Disco [1] is a virtual machine monitor that turns shared memory multiprocessors into multiple virtual machines, each running an unmodified commercial operating system. Disco can take advantage of technology such as non-uniform memory access (NUMA) that the commodity systems do not support. But without support for hardware partitioning in Disco, any hardware fault causes total system failure. Cellular Disco adds support for fault containment and scalable resource management to address these drawbacks in Disco.
Cellular Disco is structured as a virtual cluster of semi-independent cells. These cells must be divisible into one or more fault containment units with fail-stop behavior. This limits Cellular Disco’s generality, since few shared-memory systems exhibit fail-stop behavior. Fault recovery is further simplified by assuming the correctness of Disco’s code, allowing cells to trust each other. The authors justify this assumption by the small amount of code (50K lines).

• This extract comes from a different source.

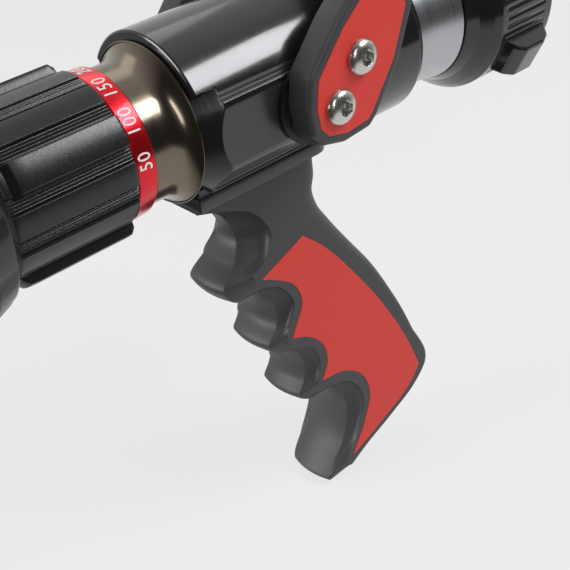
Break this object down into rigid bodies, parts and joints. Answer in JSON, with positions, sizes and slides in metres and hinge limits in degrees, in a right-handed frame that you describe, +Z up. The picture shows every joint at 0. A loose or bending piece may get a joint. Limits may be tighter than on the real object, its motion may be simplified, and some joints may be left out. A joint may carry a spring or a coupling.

Good fault containment requires many cells, while good resource management needs few cells with many resources. CPU and memory management support was added to address this tradeoff, including process migration for load balancing and memory borrowing between cells. Global shared memory was also added to support large applications split across virtual machines. Experiments on a 32-processor SGI Origin system using database, I/O, CPU, and kernel intensive workloads showed the worst-case virtualization costs of Cellular Disco to be 9% in the uniprocessor case, and 20% for a 32-processor system executing a single virtual machine. Comparing 1-cell to 8-cell systems showed that the cost of fault containment was only 1%.
The paper includes valuable sections discussing other approaches and related work. The work is interesting, well reported, and recommended to all with an interest in operating systems or multi-processors.
[1] Bugnion, E., Devine, S., Govil, K., and Rosenblum, M. 1997. Disco: Running commodity operating systems on scalable multi-processors. ACM Transactions on Computer Systems, 15, 4 (November), 412-447.